= Shamsa (crown) =

Ceremonial Crown

The shamsa (شمسة) was a ceremonial crown that formed part of the regalia of the Abbasid and Fatimid caliphates.

Earlier scholarly opinion was that it was a ceremonial parasol, but it is now known to have been a gigantic suspended crown made of gold or silver and studded with pearls and precious stones. It was based on the ceremonial crown that was similarly suspended over the head of the pre-Islamic Sasanian kings of Persia. Under the Abbasids, the shamsa symbolically represented the absent caliph during the official Hajj observances while the amir al-hajj was personally in charge of the pilgrim caravan. Once the pilgrims had reached Mecca, the shamsa would be hung up in front of the Kaaba, but taken down after the Day of Arafat and the start of the Hajj ceremonies.

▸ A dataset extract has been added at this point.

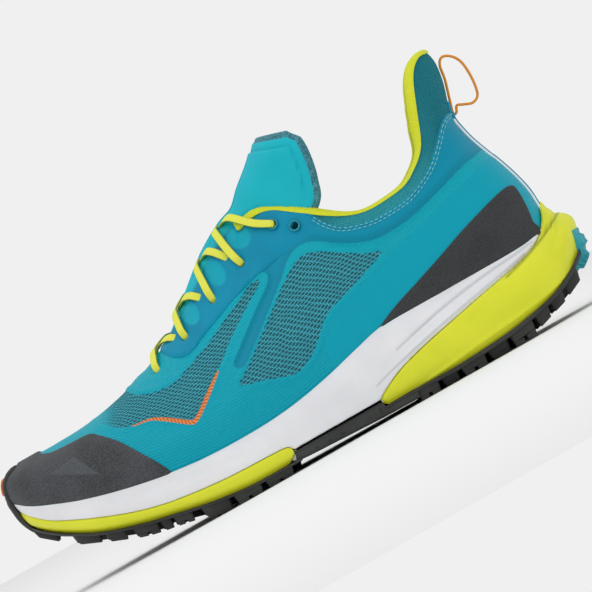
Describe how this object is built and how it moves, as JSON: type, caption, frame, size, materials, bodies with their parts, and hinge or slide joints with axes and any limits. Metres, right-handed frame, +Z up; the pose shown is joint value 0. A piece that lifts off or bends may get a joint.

Several different shamsas are known to have been made. The first was commissioned by the Abbasid caliph al-Mutawakkil in the mid-9th century, and inlaid with precious stones by al-Mu'tadid half a century later. It was eventually carried off by the Qarmatian leader Abu Tahir al-Jannabi during the 924 Hajj caravan raid. The second was made by the Egyptian regent Abu al-Misk Kafur for the Ikhshidid prince Unujur. After the Fatimid conquest of Egypt, the Fatimid general Jawhar had it replaced with a new, bigger one. Jawhar's shamsa is described in detail by the Fatimid historian Ibn Zulaq: it was four times larger than its predecessors, formed of twelve golden crescents, with a diameter of over two meters, and decorated with fifty pearls, rubies, topazes and sapphires as large as doves' eggs; Quranic verses concerning the Hajj were written using emeralds, and filled out with pearls; and the bottom of the crown was covered with red brocades that were filled with camphor. Jawhar's shamsa was lost when the Fatimid treasury was looted in 1068; a fourth, unfinished shamsa was also taken at the same time.